Elmo’s World of Slick Cause-Related Marketing
I confess I don’t have the experience abroad to judge if it’s a good idea to take Sesame Street… the 38-year-old American children’s TV show… to places like Egypt, Bangladesh, and South Africa. And I’m not sure to what degree the shows “work” in those countries.
(In fact, neither are Sesame Street’s producers. Here’s what their president and CEO Gary E. Knell wrote in their 2005 annual report: “As we’ve said before, we don’t pretend that media can, by itself, solve the many problems of the world, but we do believe—and research confirms—that they can contribute to the solutions.”)
I do, however, have a background in cause-related marketing and this 2-part ad, which appeared in BabyTalk Magazine in May 2006, leaves me cold.

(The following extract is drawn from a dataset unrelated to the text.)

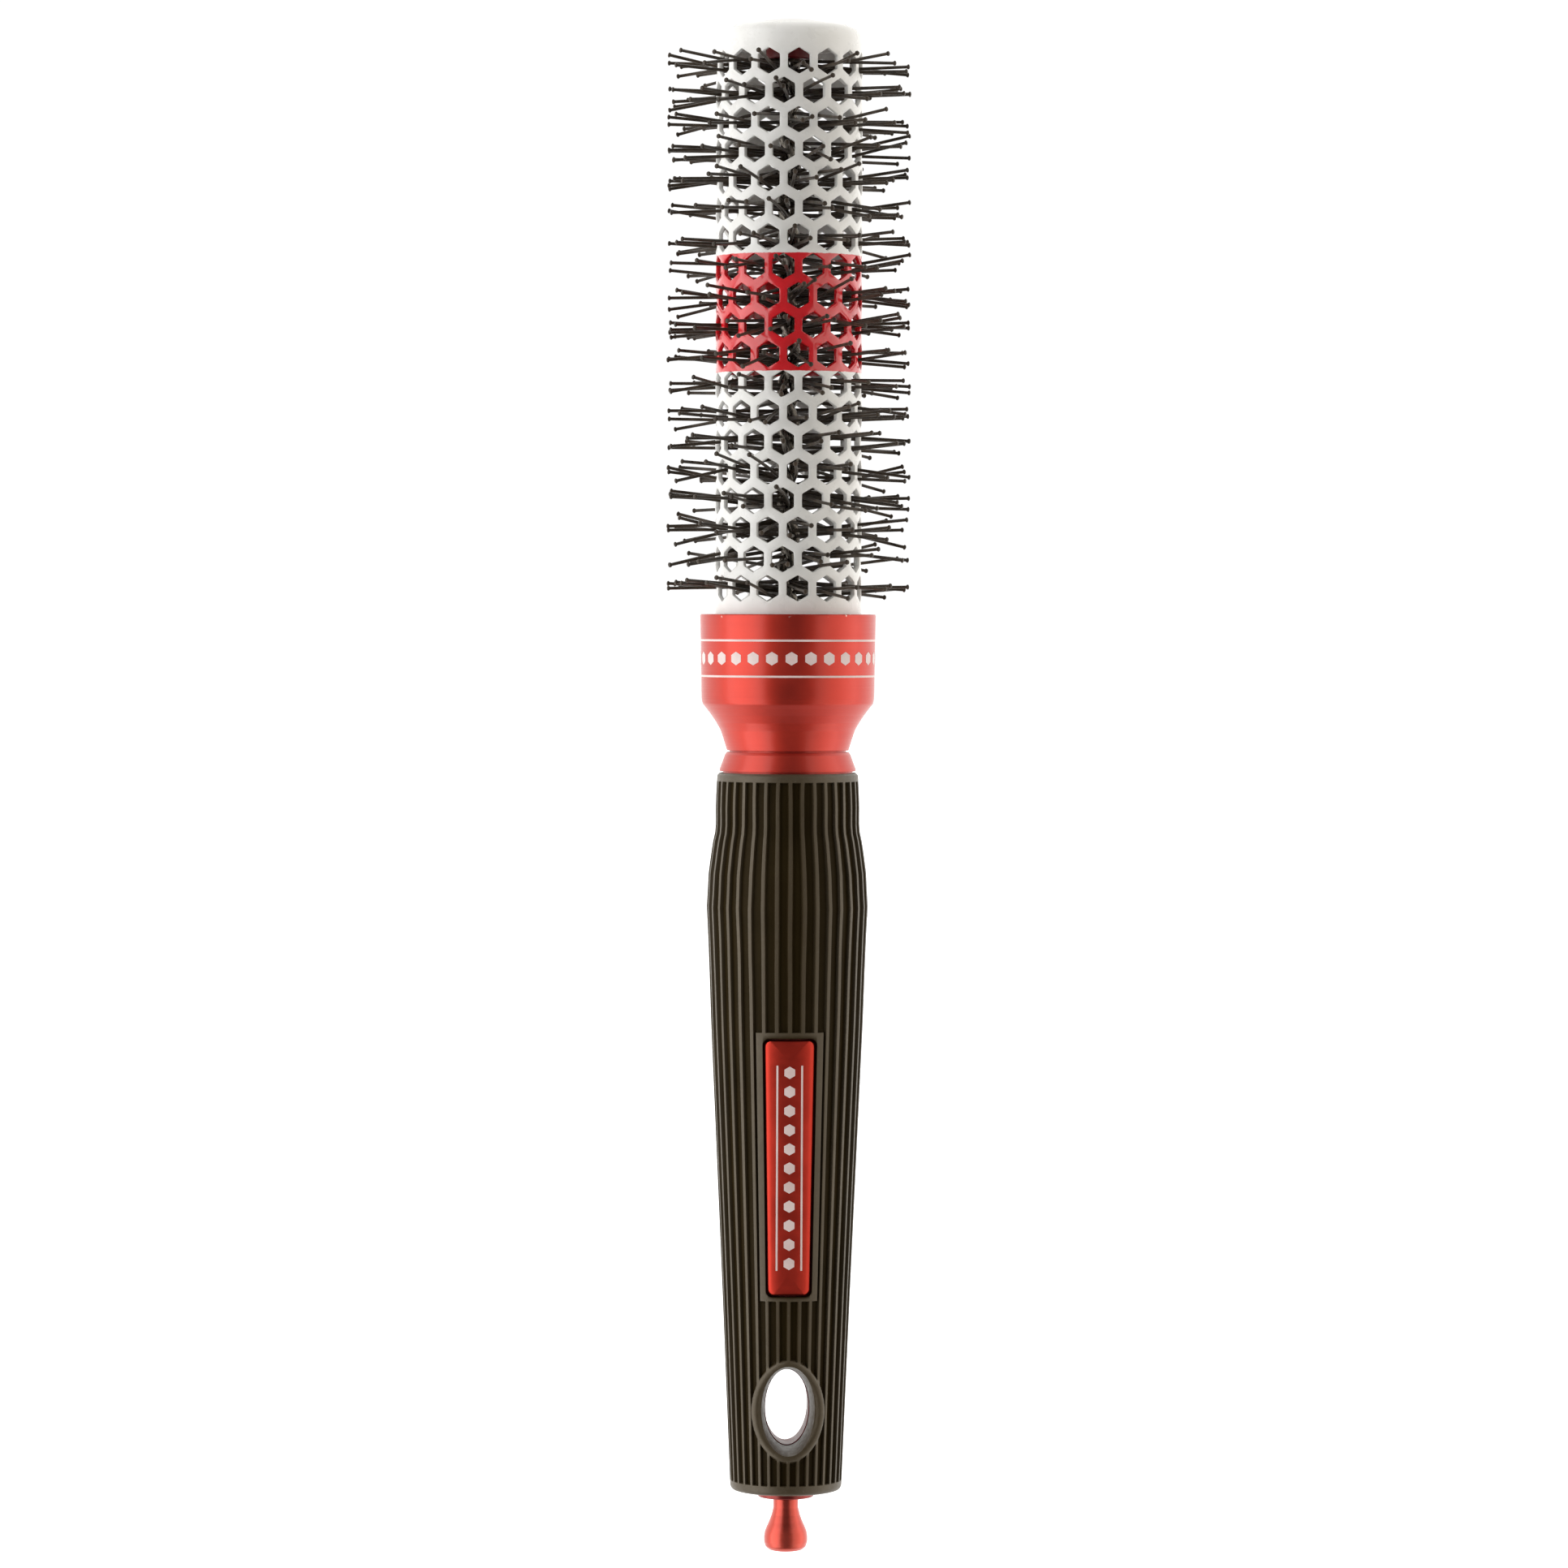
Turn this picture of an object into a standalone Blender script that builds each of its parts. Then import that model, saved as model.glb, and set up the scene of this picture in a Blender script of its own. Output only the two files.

As we’ll see, even though it has the veneer of cause-related marketing, it’s actually just an advertisement for one of Sesame Street’s licensees. American Greetings… the greeting card giant… was a Sesame Street-licensee when this ad dropped.
The headline on the greeting card, which blocks the handsome young fellow’s head, tells us to “Throw an Elmo birthday party for your child, and help give the gift of education to children around the world.” (By the way, in surveys, consumers consistently say they dislike it when advertisers obscure, even partially, people’s faces like this.)
On first reading I assumed that maybe they had put together some kind of package like Trick of Treat for UNICEF or Share Our Strength's Great American Bake Sale whereby kids and their parents would raise funds for Sesame Workshop at birthday parties, with American Greetings providing the sponsorship grease.
That would have been interesting.
Instead… as you read the fine print… you learn that Sesame Workshop, the nonprofit which produces Sesame Street and other children’s shows, applies the money it earns from its licensees to underwrite the production of versions of Sesame Street in other countries.
Sure, and when I fill up on gas at CITGO stations kids in Venezuela are able to go to college.
Now mind you, Sesame Workshop’s licensing income is substantial. It was right around $50 million in both 2004 and 2005. I’m not judging how well Sesame Workshop uses their resources or if extending their brand in this way is in keeping with their mission.
But efforts like this cast a bad light on the tens of thousands of legitimate cause-related marketing campaigns and relationships. Moreover, it makes me question the judgment of Sesame Street for letting this one get through.
I do not like this slick ad from American Greetings.